The MLAP manages over fifty collections, and many of these have seen extensive use by students and researchers this year. Some of our key achievements of the past year include:

  • Managing the Carcanet Press Email Preservation Project. The ever-expanding archive of Carcanet Press, one of the UK’s premier publishing houses, is the most significant (and by far the largest!) of our modern literary archives. This year, we successfully obtained some funding from JISC, which enabled us to take in the email correspondence of the Press. As with any contemporary business, the Carcanet hard copy correspondence files have been dwindling during recent years, while the email inboxes of Carcanet staff are reaching overflow point. We have now acquired a snapshot of these digital riches and – working with our technical colleagues in the Library – are exploring different ways of preserving this highly significant research resource. For numerous reasons, the email will not be made available to the public for some time to come, and we are still working hard to build on the initial project’s work. However, for the technically-minded, the project’s report (already looking slightly out of date) can be found at https://www.escholar.manchester.ac.uk/uk-ac-man-scw:165096. More news about this project to follow in 2013!
  • I also managed to produce some basic lists of recent hard-copy accessions to the Carcanet Archive. These reflect the whole spectrum of the Carcanet list, including material relating to established Carcanet authors like John Ashbery, Eavan Boland and Les Murray; poetry in translation; anthologies of new poets’ work; poetry by earlier writers such as W.B. Yeats; and some work in other genres – notably the fiction of Ford Madox Ford, which has reached a much wider audience this year as a result of the BBC dramatisation of Parade’s End.
  • Our MLAP volunteer, Matthew Schofield, has done some sterling work this year.

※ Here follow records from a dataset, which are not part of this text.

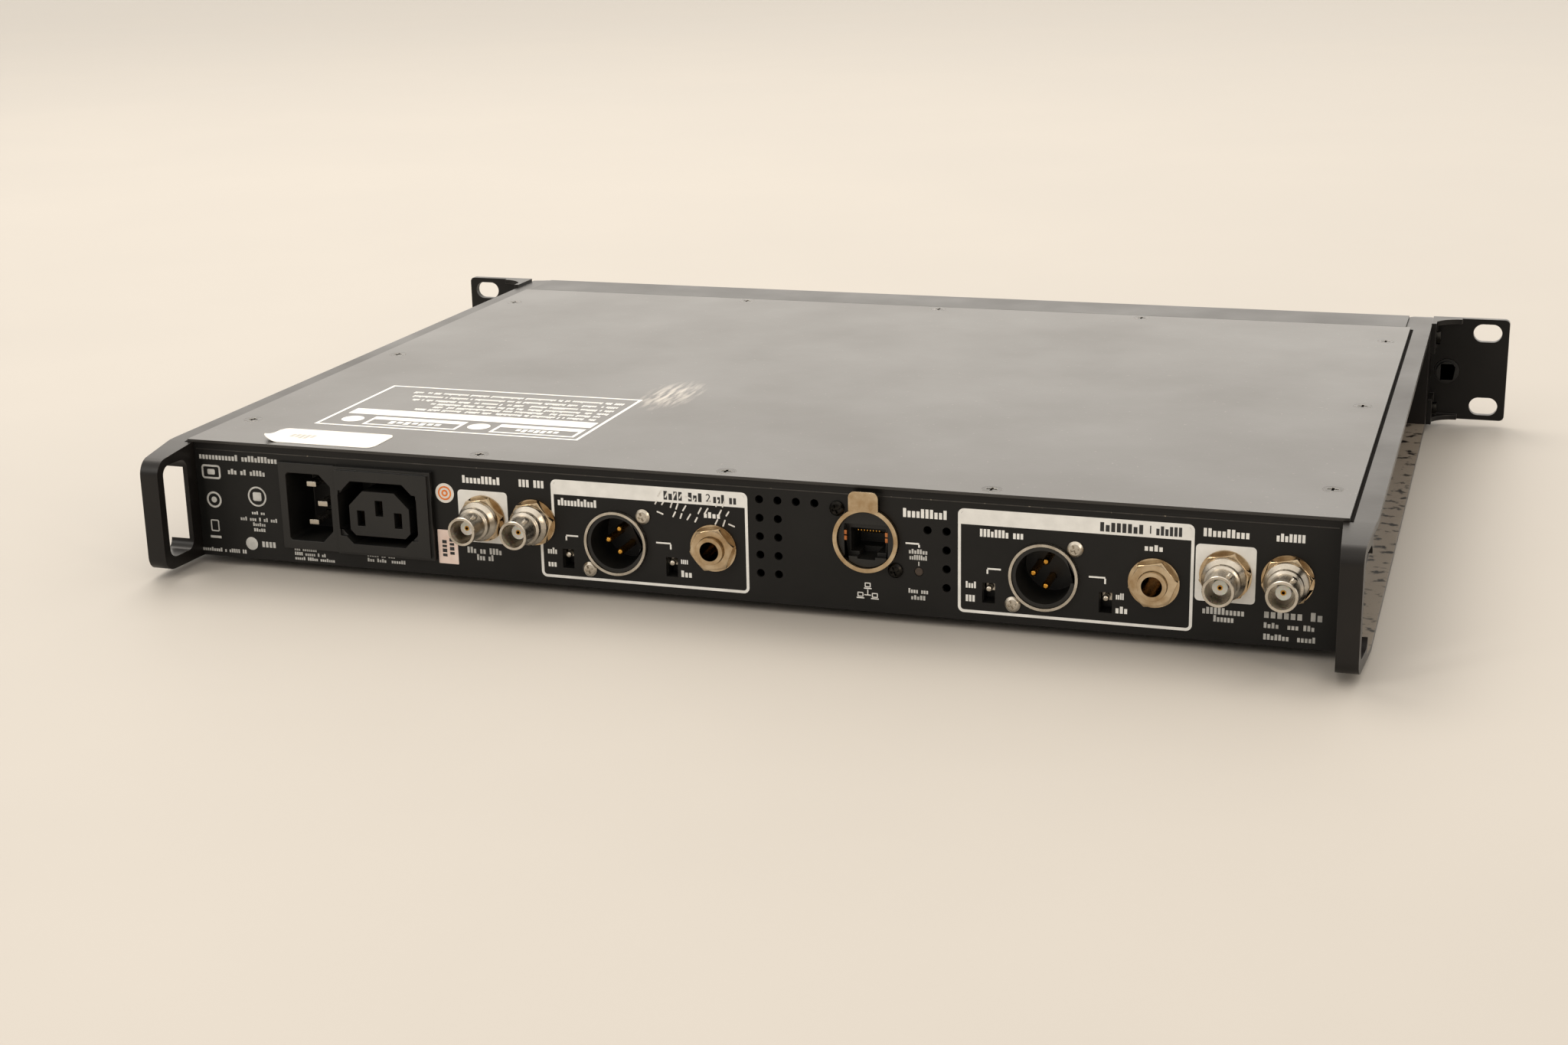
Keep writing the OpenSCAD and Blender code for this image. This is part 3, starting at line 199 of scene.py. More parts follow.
def lid_coat():
    """The lid's powder coat with dust, specks and a rub mark."""
    made, tree, body = material("powder_coat_lid", Specular_IOR_Level=0.62, Sheen_Weight=0.12,
                                Sheen_Roughness=0.45)
    place = add(tree, "TexCoord").outputs["Object"]
    clouds = noise(tree, place, 55 * MM, 5)
    streaks = noise(tree, add(tree, "Mapping", {"Vector": place, "Rotation": (0, 0, 0.5),
                                                "Scale": (1, 0.16, 1)}).outputs[0], 2.2 * MM, 4)
    specks = span(tree, noise(tree, place, 1.3 * MM, 1), 0.735, 0.79)
    rub = times(tree, spot(tree, place, RUB_AT, RUB_HALF), span(tree, streaks, 0.38, 0.62))
    paint = blend_colour(tree, span(tree, clouds, 0.3, 0.7), rgb("#1b1917"), rgb("#262320"))
    paint = blend_colour(tree, times(tree, specks, 0.35), paint, rgb("#8f877c"))
    paint = blend_colour(tree, span(tree, rub, 0.05, 0.75, 0, 0.62), paint, rgb("#d8cfc4"))
    feed(tree, body, Base_Color=paint, Roughness=span(tree, clouds, 0.3, 0.7, 0.3, 0.38))
    bump(tree, body, noise(tree, place, 0.9 * MM, 2), 0.012 * MM)
    return made


def rail_coat():
    """The rails' powder coat. The ledge at the foot of the channel is painted paler in patches, a painted
    reflection of the bright room.
    """
    made, tree, body = material("powder_coat_rail", Specular_IOR_Level=0.3)
    place = add(tree, "TexCoord").outputs["Object"]
    height = add(tree, "SeparateXYZ", {0: place}).outputs["Z"]
    upward = add(tree, "SeparateXYZ", {0: add(tree, "NewGeometry").outputs["Normal"]}).outputs["Z"]
    clouds = noise(tree, place, 40 * MM, 4)
    reflection_patches = span(tree, noise(tree, place, 5 * MM, 5), 0.55, 0.62, 0.8, 0)
    low_down = span(tree, height, RAIL_LOW + 4 * MM, RAIL_LOW + 3 * MM)
    # Painted reflection: upward faces low on the ledge are painted pale, with gaps, for the bright room they
    # mirror.
    painted_ledge_reflection = times(tree, times(tree, span(tree, upward, 0.8, 0.95), low_down), reflection_patches)
    paint = blend_colour(tree, span(tree, clouds, 0.35, 0.65), rgb("#110f0e"), rgb("#1b1816"))
    feed(tree, body, Base_Color=blend_colour(tree, painted_ledge_reflection, paint, rgb("#8f8578")),
         Roughness=span(tree, clouds, 0.3, 0.7, 0.3, 0.4))
    bump(tree, body, noise(tree, place, 0.9 * MM, 2), 0.012 * MM)
    return made


def edge_coat_with_painted_highlight():
    """The same coat on an edge, where it is thin, polished by hands and chipped to the zinc. It is also
    painted lighter all along, as a painted highlight.
    """
    made, tree, body = material("powder_coat_edge_wear_and_painted_highlight", Specular_IOR_Level=0.6)
    place = add(tree, "TexCoord").outputs["Object"]
    thin = span(tree, noise(tree, place, 6 * MM, 5), 0.45, 0.75)
    chips = span(tree, noise(tree, place, 1.6 * MM, 3), 0.66, 0.7)
    # Painted highlight: the edge paint is lighter than the coat beside it; the chips to the zinc are real
    # wear.
    paint = blend_colour(tree, thin, rgb("#1e1c1a"), rgb("#3a3631"))
    feed(tree, body, Base_Color=blend_colour(tree, chips, paint, rgb("#8c8478")),
         Metallic=times(tree, chips, 0.8), Roughness=span(tree, thin, 0, 1, 0.34, 0.24))
    bump(tree, body, chips, -0.04 * MM)
    return made


paints = {
    "lid": lid_coat(),
    "rail": rail_coat(),
    "edge": edge_coat_with_painted_highlight(),
    "case_paint": finish("powder_coat_case", "#0d0c0b", "#151312", 40, 0.36, 0.9, 0.012,
                         Specular_IOR_Level=0.28),
    "panel_paint": finish("powder_coat_panel", "#0e0e0d", "#161514", 30, 0.46, 0.6, 0.012,
                          Specular_IOR_Level=0.3),
    "fascia_paint": finish("painted_die_casting", "#1b1b1c", "#232323", 35, 0.4, 0.7, 0.01),
}
print("powder coats", len(paints))

# %% [markdown]
# The fittings are metal. Nickel plate is warm, bright and smeared by fingers. The network socket's
# ring and the phone jacks' nuts have a thinner plate over brass; their brown tint is partly that brass
# and partly a painted reflection of a warm orange surface. Contacts are gold flashed, screws are
# blackened or nickelled steel, and the covers inside are tinned sheet.

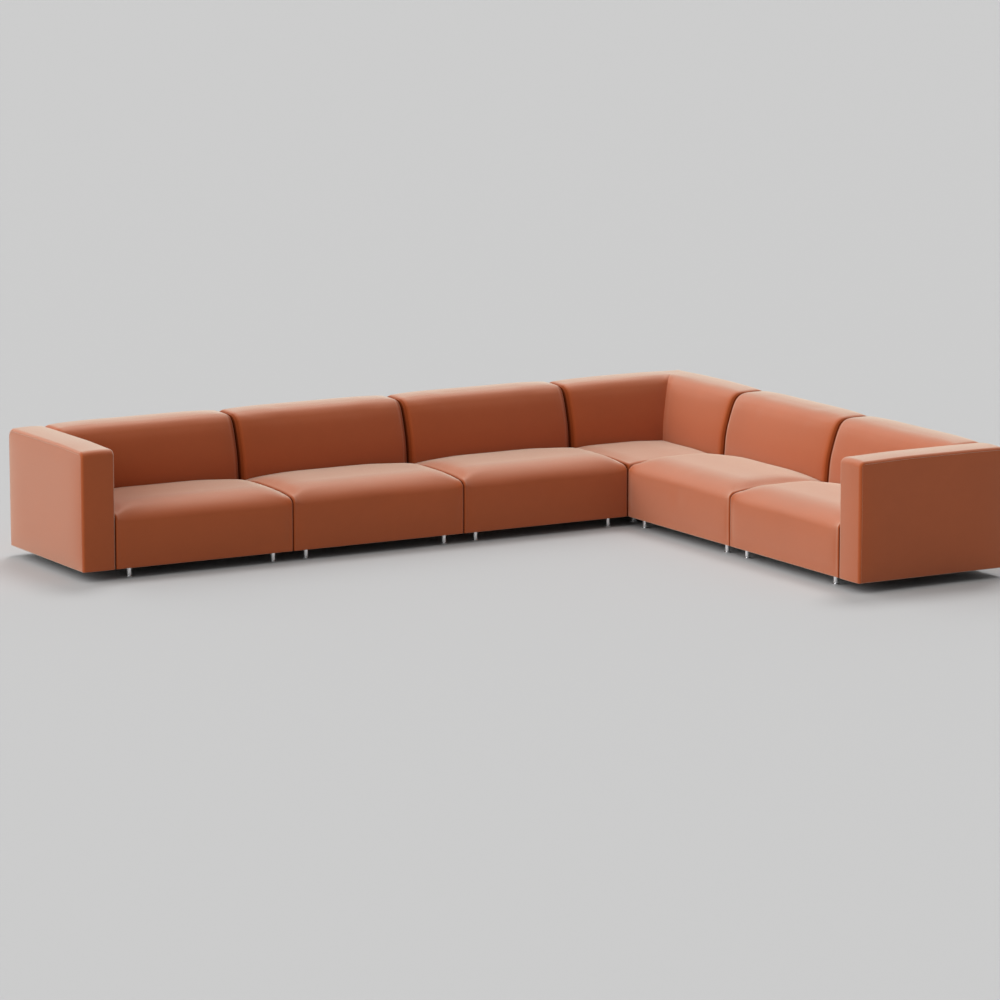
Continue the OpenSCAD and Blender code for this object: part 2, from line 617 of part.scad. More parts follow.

His catalogue of the archive of Tony Dyson (1928-2002, literary critic, academic, educational activist and gay rights campaigner) will go online in early 2013, and a small display relating to Dyson’s work in the field of gay rights activism will be mounted in the Library in February to mark LGBT History Month.
  • I contributed to an interesting case study for a student on Liverpool University’s Archive Studies masters course, whose dissertation focused on living writers’ involvement in the documentation of their own archives. Grevel Lindop was kind enough to share his writerly reflections on being ‘archived’ and his own Blog includes an account of the experience.
  • We continue to contribute to the excellent work of GLAM, the Group for Literary Archives and Manuscripts, of which the Rylands was a co-founder back in 2005.
  • In addition to our acquisition of the Carcanet Press email archive, we have taken in accession 21 of Carcanet’s hard-copy archive (still awaiting processing!) as well as further papers relating to Elaine Feinstein, L.P. Hartley, Herbert Lomas, Chris McCully and Norman Nicholson.